§ **Data lines**

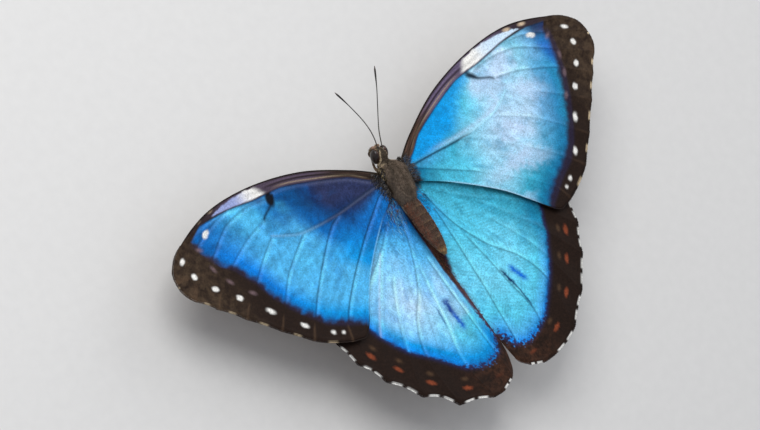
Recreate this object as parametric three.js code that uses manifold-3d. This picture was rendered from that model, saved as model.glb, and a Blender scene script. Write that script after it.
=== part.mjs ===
// Blue morpho butterfly, life size, standing with its wings spread.
//
// Body frame, in millimetres: +X is the butterfly's right, +Y its head, +Z up. The origin lies
// midway between the roots of the forewings. The group at the end is moved as a whole, so that
// its box stands on z = 0 with its centre over the origin.
import * as THREE from 'three';
import { mergeVertices } from 'three/addons/utils/BufferGeometryUtils.js';
import Module from 'manifold-3d';

const wasm = await Module();
wasm.setup();

// ---- Driving dimensions ----------------------------------------------------------------------

const ROOT_HEIGHT = 12; // wing roots above the floor
const FLOOR = -ROOT_HEIGHT;
const GAP = 0.15; // kept round each piece where it meets its neighbour

const WING_THICKNESS = 0.55;
const WING_ROOT_X = 4;
const FORE_ROOT_Y = 0;
const HIND_ROOT_Y = -4;
const FORE_LIFT = 0.45; // the forewing lies over the hindwing
const HIND_DROP = 0.35;

// How each side is held: raised (dihedral), nose-down pitch and sweep, in degrees.
const POSE = {
  right: { side: 1, dihedral: 4.2, pitch: -3.8, foreSweep: 2.1, hindSweep: -0.5 },
  left: { side: -1, dihedral: 2.1, pitch: -4.8, foreSweep: -0.1, hindSweep: -1.5 },
};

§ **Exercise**
Set every line of the listing down word for word.

§ **Full answer**
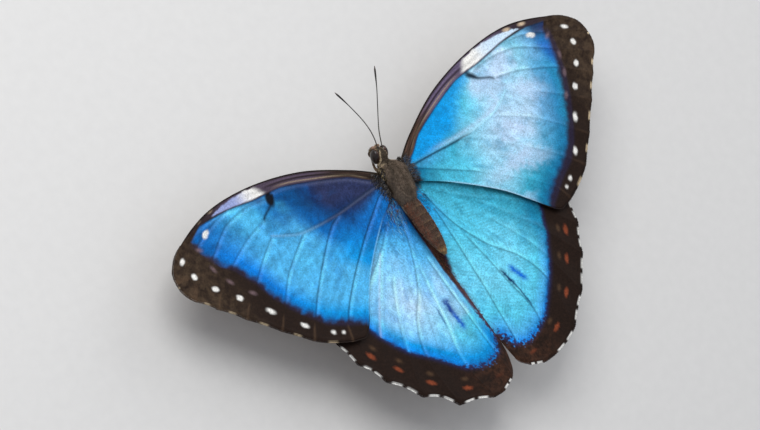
Recreate this object as parametric three.js code that uses manifold-3d. This picture was rendered from that model, saved as model.glb, and a Blender scene script. Write that script after it.
=== part.mjs ===
// Blue morpho butterfly, life size, standing with its wings spread.
//
// Body frame, in millimetres: +X is the butterfly's right, +Y its head, +Z up. The origin lies
// midway between the roots of the forewings. The group at the end is moved as a whole, so that
// its box stands on z = 0 with its centre over the origin.
import * as THREE from 'three';
import { mergeVertices } from 'three/addons/utils/BufferGeometryUtils.js';
import Module from 'manifold-3d';

const wasm = await Module();
wasm.setup();

// ---- Driving dimensions ----------------------------------------------------------------------

const ROOT_HEIGHT = 12; // wing roots above the floor
const FLOOR = -ROOT_HEIGHT;
const GAP = 0.15; // kept round each piece where it meets its neighbour

const WING_THICKNESS = 0.55;
const WING_ROOT_X = 4;
const FORE_ROOT_Y = 0;
const HIND_ROOT_Y = -4;
const FORE_LIFT = 0.45; // the forewing lies over the hindwing
const HIND_DROP = 0.35;

// How each side is held: raised (dihedral), nose-down pitch and sweep, in degrees.
const POSE = {
  right: { side: 1, dihedral: 4.2, pitch: -3.8, foreSweep: 2.1, hindSweep: -0.5 },
  left: { side: -1, dihedral: 2.1, pitch: -4.8, foreSweep: -0.1, hindSweep: -1.5 },
};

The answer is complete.